Su polifacética actividad fue refrendada por numerosos galardones académicos, distinciones civiles y premios literarios, entre los que destacan el Príncipe de Asturias de las Letras, el Miguel de Cervantes, el Planeta, el Nacional de Literatura y el de la Crítica Literaria, estos dos últimos concedidos en dos ocasiones. Este académico (además de profesor, crítico literario y teatral, ensayista, traductor, dramaturgo y novelista, con varias obras adaptadas al cine y la televisión) ejerció también el periodismo de colaboración en numerosos diarios y revistas, del que es una buena muestra el artículo citado.
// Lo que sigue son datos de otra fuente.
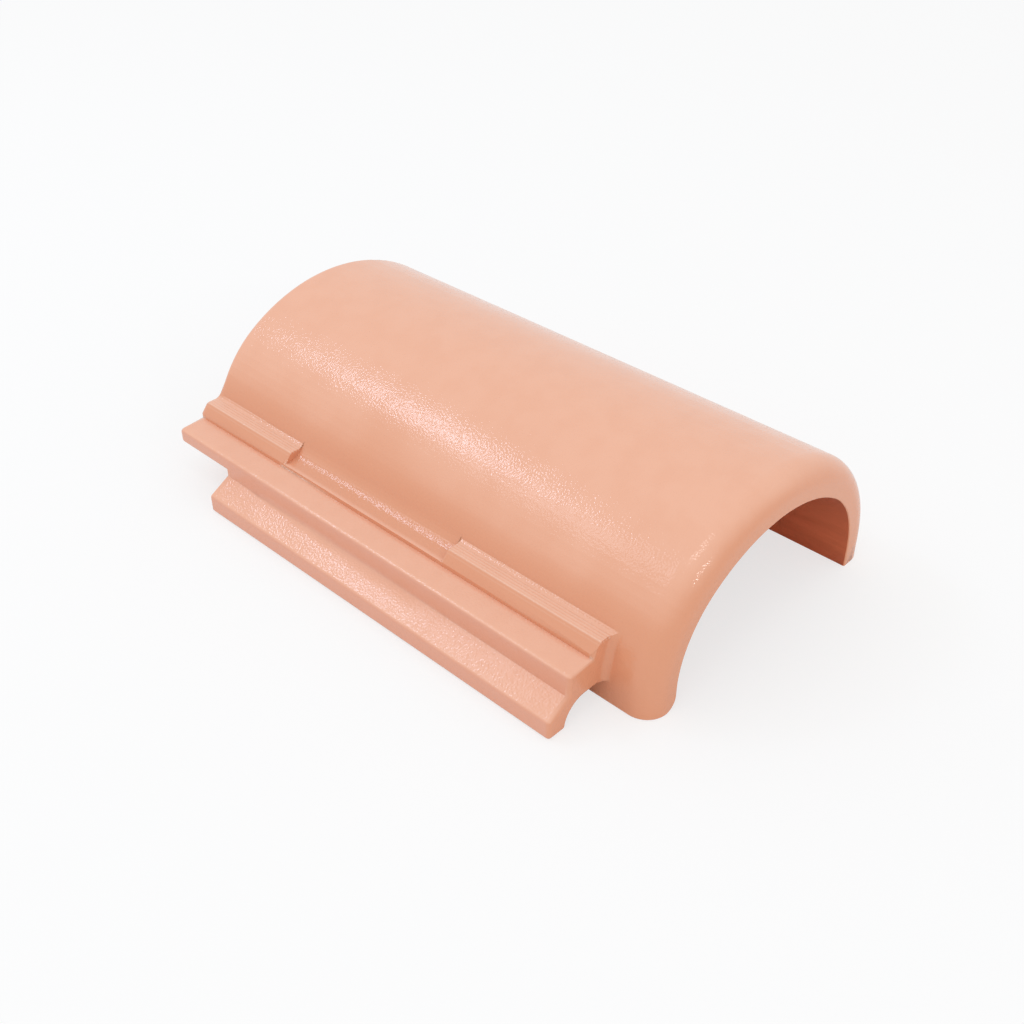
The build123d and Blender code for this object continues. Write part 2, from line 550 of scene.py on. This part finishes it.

En él, Torrente Ballester parte de la evocación del carácter medieval que presentaba tanto Ávila en el siglo XVI como la actividad religiosa de Teresa Sánchez de Cepeda en su temprana juventud, que aspiraba al martirio y a la redención de cautivos. Ambos hechos pueden explicar –según este autor– algunos aspectos de la voluntad reformadora de la carmelita castellana, que, por no gustarle cómo se vivía en ciertos conventos, quiso mudar sus costumbres. La originalidad de su cambio estribó en que, en vez de inventar una regla, restauró la primitiva, considerando conveniente solo la actualización de la del siglo XIII. El hecho de que su reforma la haya sobrevivido hasta nuestros días demuestra que, en la regla olvidada, existían elementos susceptibles de conservación: al ser profundamente evangélicos, no perdían actualidad. Por eso resulta moderna la reforma teresiana del XVI, por la vigencia de su espíritu, aunque la letra pertenezca al siglo XIII.
De ahí que, cuando el autor se plantea si, en 1962 –fecha de publicación del artículo–, sigue teniendo actualidad su obra, no le quepa la menor duda: Teresa es muy de hoy. Para percatarse de ello, basta leer con atención lo que ha escrito, despojado de accidentes y de las peculiaridades de su situación personal y de su tiempo. Pero, sobre todo, además de la simpatía y atracción de la figura humana y literaria de la Santa, continúa en vigor en nuestros días su modo de vivir la relación con Dios, centrada en la vocación de orar y contemplar, que son elementos religiosos de poca visibilidad pero de permanente presencia por lo imperecedero de su intrínseco valor.
Por eso Torrente Ballester se atreve a conjeturar que, también hoy, “esta Teresa actual hubiera peregrinado lo mismo bajo el sol ardiente de Castilla, hubiera ido de pueblo en pueblo y de casa en casa, para que unas cuantas muchachas pudiesen retirarse a la impresionante desnudez de unos claustros elementales y poder allí, en paz, orar y contemplar”. Porque este es un modo necesario y permanente –de hoy y de siempre– de vida religiosa. Más aún, arguye el literato coruñés: quizá no tarde mucho en que el espíritu cansado busque, dentro y fuera del cristianismo, formas de vida equivalentes: “También hoy, el alma de los hombres necesita la paz, y eso, la paz, fue lo que Teresa ofreció a sus monjitas y a sus frailecitos con su reforma. Lo demás es accidente.”
Y es que… en ‘la paz del alma enamorada de Dios’ se encuentra la esencialidad de la propuesta teresiana. En ella ‘nace la verdadera alegría’, la que surge cuando, solo ‘puestos los ojos en su honra y gloria’, teniéndolo ‘todo debajo de los pies y [estando] desasidos de las cosas que se acaban y asidos a las eternas’, no se posee más deseo que ‘unir la propia voluntad a la de Dios’. Es entonces cuando se alcanza… ‘un dejarse llevar que es vuelo del espíritu’.